[Begin]

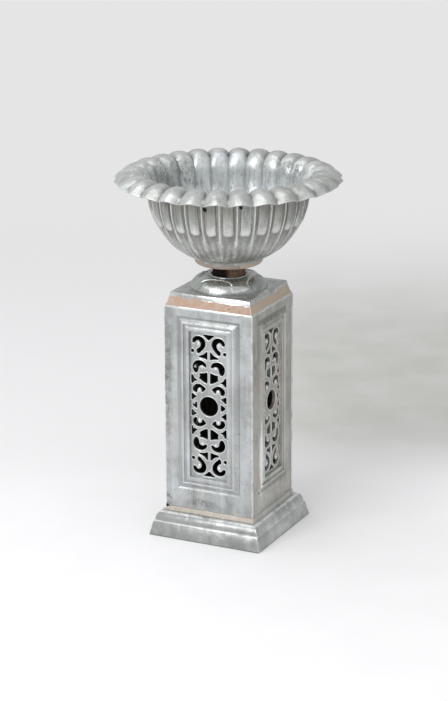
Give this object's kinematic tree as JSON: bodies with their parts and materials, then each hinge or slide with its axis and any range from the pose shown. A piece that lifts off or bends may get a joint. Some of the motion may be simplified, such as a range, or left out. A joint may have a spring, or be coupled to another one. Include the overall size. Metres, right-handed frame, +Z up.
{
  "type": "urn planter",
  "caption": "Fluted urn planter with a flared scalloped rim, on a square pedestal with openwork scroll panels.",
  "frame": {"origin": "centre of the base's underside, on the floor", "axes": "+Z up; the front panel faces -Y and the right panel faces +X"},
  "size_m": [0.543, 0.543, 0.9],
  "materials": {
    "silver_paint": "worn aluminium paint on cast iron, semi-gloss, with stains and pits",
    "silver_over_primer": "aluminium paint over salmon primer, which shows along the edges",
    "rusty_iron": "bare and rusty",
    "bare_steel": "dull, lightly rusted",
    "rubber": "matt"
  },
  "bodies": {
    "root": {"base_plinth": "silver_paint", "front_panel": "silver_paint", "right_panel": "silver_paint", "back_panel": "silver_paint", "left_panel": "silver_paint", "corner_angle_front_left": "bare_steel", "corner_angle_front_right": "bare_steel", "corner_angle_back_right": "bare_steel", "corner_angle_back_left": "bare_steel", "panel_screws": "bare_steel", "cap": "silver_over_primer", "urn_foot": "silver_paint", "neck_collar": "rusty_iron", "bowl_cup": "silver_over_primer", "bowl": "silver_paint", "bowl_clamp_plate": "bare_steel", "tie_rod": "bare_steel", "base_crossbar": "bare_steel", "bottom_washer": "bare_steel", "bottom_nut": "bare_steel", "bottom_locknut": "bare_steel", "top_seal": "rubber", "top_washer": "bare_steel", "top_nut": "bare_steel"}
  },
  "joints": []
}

[End]

* [WHAT TO WORK ON]: All of the lines above must be returned exactly.

* [REPLY]:
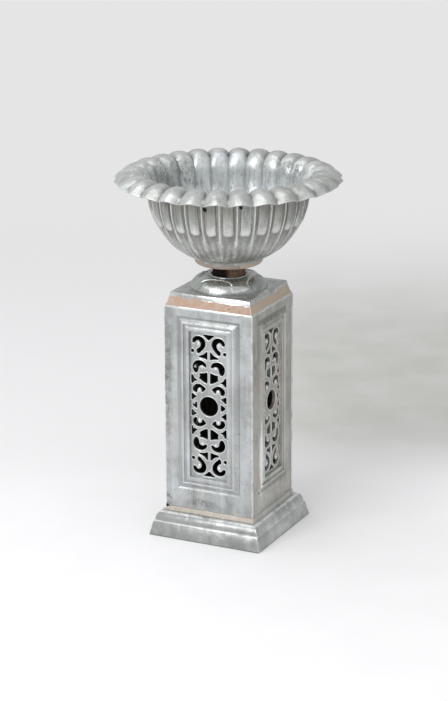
Give this object's kinematic tree as JSON: bodies with their parts and materials, then each hinge or slide with its axis and any range from the pose shown. A piece that lifts off or bends may get a joint. Some of the motion may be simplified, such as a range, or left out. A joint may have a spring, or be coupled to another one. Include the overall size. Metres, right-handed frame, +Z up.
{
  "type": "urn planter",
  "caption": "Fluted urn planter with a flared scalloped rim, on a square pedestal with openwork scroll panels.",
  "frame": {"origin": "centre of the base's underside, on the floor", "axes": "+Z up; the front panel faces -Y and the right panel faces +X"},
  "size_m": [0.543, 0.543, 0.9],
  "materials": {
    "silver_paint": "worn aluminium paint on cast iron, semi-gloss, with stains and pits",
    "silver_over_primer": "aluminium paint over salmon primer, which shows along the edges",
    "rusty_iron": "bare and rusty",
    "bare_steel": "dull, lightly rusted",
    "rubber": "matt"
  },
  "bodies": {
    "root": {"base_plinth": "silver_paint", "front_panel": "silver_paint", "right_panel": "silver_paint", "back_panel": "silver_paint", "left_panel": "silver_paint", "corner_angle_front_left": "bare_steel", "corner_angle_front_right": "bare_steel", "corner_angle_back_right": "bare_steel", "corner_angle_back_left": "bare_steel", "panel_screws": "bare_steel", "cap": "silver_over_primer", "urn_foot": "silver_paint", "neck_collar": "rusty_iron", "bowl_cup": "silver_over_primer", "bowl": "silver_paint", "bowl_clamp_plate": "bare_steel", "tie_rod": "bare_steel", "base_crossbar": "bare_steel", "bottom_washer": "bare_steel", "bottom_nut": "bare_steel", "bottom_locknut": "bare_steel", "top_seal": "rubber", "top_washer": "bare_steel", "top_nut": "bare_steel"}
  },
  "joints": []
}